Given the preponderance of male roles in this play, it is perhaps inevitable that the company should require its women to portray men. What is surprising is how well this comes off, with Annie Keris delivering a brilliantly thoughtful Sir Edward Clarke and Bevin Bell-Hall filled with gruff bluster as the judge.

The gifted cast of “Gross Indecency” includes: Alec Barbour (Carson, Narrator 5), Bevin Bell-Hall (Judge, Landlord, Mary Applegate, Mavor, Narrator 4, Queen Victoria, Speranza), Miles Boucher (Moises, Narrator 1, Price, Prostitute 44, Willi Wilde, Wood), Brandon Grantz (Antonio Migge, Auctioneer, Clerk of Arraigns, Parker, Harris, Narrator 3, Richards), Brent Griffith (Gill, Lockwood, Queensbury, Narrator 8), Annie Keris (Clarke, Constance Wilde, Ellen Grant, Hotel Manager, Narrator 6), Topher Alan Payne (Oscar Wilde), Brandy Joe Plambeck (Atkins, George Frederick Claridge, Marvin Taylor, Jurry Foreman, Narrator 2, Wright, u/s: Oscar Wilde), David Sterritt (Lord Alfred Douglas, Narrator 7).

This is a commanding production that continues to provoke relevant conversation; don’t miss it. “Gross Indecency: The Three Trials of Oscar Wilde” runs through March 22, 2014 in rotation with “A Doctor in Spite of Himself.” See the theatre calendar for details. Tickets range from $12–$30 and are available online, by calling (313) 577-2972, or by visiting the Hilberry Theatre Box Office at 4743 Cass Avenue on the corner of Hancock Street.

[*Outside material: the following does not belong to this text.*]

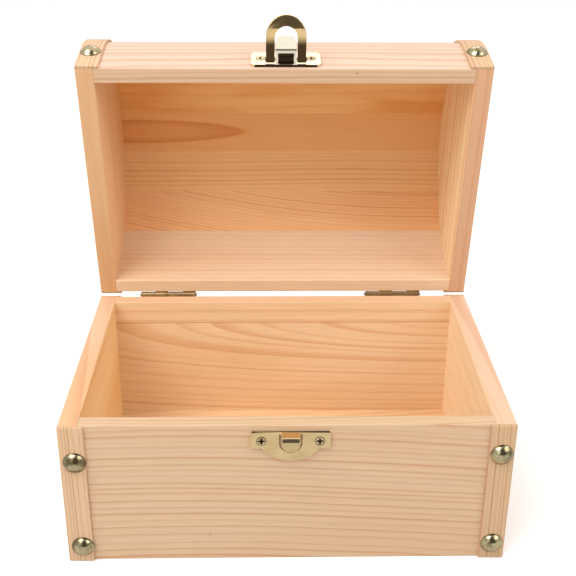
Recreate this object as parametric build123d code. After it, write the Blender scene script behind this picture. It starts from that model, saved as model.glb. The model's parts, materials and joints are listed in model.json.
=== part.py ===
"""Hinged treasure chest box of unfinished pine with a domed lid, brass nails and a brass hasp.

The chest stands on the plane z = 0 with its origin under the middle of the box,
+X to the right of someone who faces the hasp, and +Y to the back. The lid is
modelled shut, where its sizes are easy to read, and is then turned back on its
hinges to the angle at which the chest is kept open.
"""
from build123d import *
import math
import os

os.makedirs("parts", exist_ok=True)

# Box: lengths are in millimetres and angles in degrees
box_width = 200.0
panel_depth = 130.8
box_height = 72.0
end_thickness = 8.7
wall_thickness = 7.5
bottom_thickness = 3.2
bottom_rebate = 3.6
wood_edge_radius = 0.7

# Corner strips, the same thin stock on the box and over the lid
strip_width = 11.4
strip_thickness = 1.3
strip_edge_radius = 0.8

# Lid: straight walls, then an arch of three arcs
lid_wall_height = 22.0
dome_rise_share = 0.9113
haunch_radius_share = 0.8104
stave_angle = 25.2
first_joint_angle = -57.0
stave_count = 5
lid_open_angle = 79.0
rim_gap = 0.4

# Butt hinges on the back faces, with their pins at the rim
hinge_length = 30.0
hinge_margins = (37.0, 39.8)
hinge_axis_offset = 1.8
leaf_height = 11.0
leaf_thickness = 0.7
barrel_radius = 1.55
hinge_pin_radius = 0.75
hinge_pin_clearance = 0.06
hinge_pin_overhang = 0.5
hinge_bore_sides = 12
knuckle_count = 4
knuckle_gap = 0.25
knuckle_relief = 0.35
brad_spacing = 20.0
brad_height = 6.4
brad_head_radius = 1.7
brad_head_thickness = 0.5
brad_half_shank = 0.5
brad_length = 6.5
brad_point_length = 1.5
brad_head_sides = 12

# Domed upholstery nails
nail_head_radius = 4.85
nail_head_height = 2.5
nail_half_shank = 0.65
nail_length = 12.0
nail_point_length = 3.0
upper_nail_drops = (19.0, 15.0)
lower_nail_heights = (7.0, 9.0)
lid_nail_height = 17.0

# Wood screws with countersunk cross recess heads; a shank with few sides stands for the thread
screw_shank_radius = 1.1
screw_shank_sides = 8
screw_length = 6.5
screw_head_radius = 2.35
screw_head_rise = 0.15
screw_clearance = 0.15
cross_length_share = 0.62
cross_width_share = 0.2
cross_depth = 0.75
pilot_clearance = 0.04

# Hasp plate on the lid and the strike plate on the box, both pressed as trays
hasp_shift = 0.4
strike_shift = 1.2
sheet_thickness = 0.6
latch_plate_width = 33.6
latch_plate_height = 15.0
latch_plate_rise = 1.2
latch_plate_lift = 2.0
latch_corner_radius = 2.4
latch_screw_spacing = 24.5
latch_screw_height = 7.8
strike_width = 34.9
strike_band_height = 8.1
strike_arc_radius = 15.6
strike_height = 14.6
strike_rise = 1.3
strike_drop = 3.0
strike_corner_radius = 0.8
strike_screw_spacing = 25.5
strike_screw_drop = 4.3

# Hook folded out of the strike plate
hook_width = 8.1
hook_reach = 6.2
hook_length = 6.9
hook_bend_radius = 1.1
hook_slot_width = 10.2
hook_slot_length = 10.4
hook_slot_top = 0.9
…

On the evening of January 16th John Corvino, Chair of the Department of Philosophy at Wayne State University, will take the stage at 7:15 p.m. for a discussion on themes central to the show. Corvino has written, debated, and lectured extensively on gay rights and believes that spirited dialogue is essential to convince the wider American public of both the merits of same-sex marriage and the moral acceptability of homosexuality.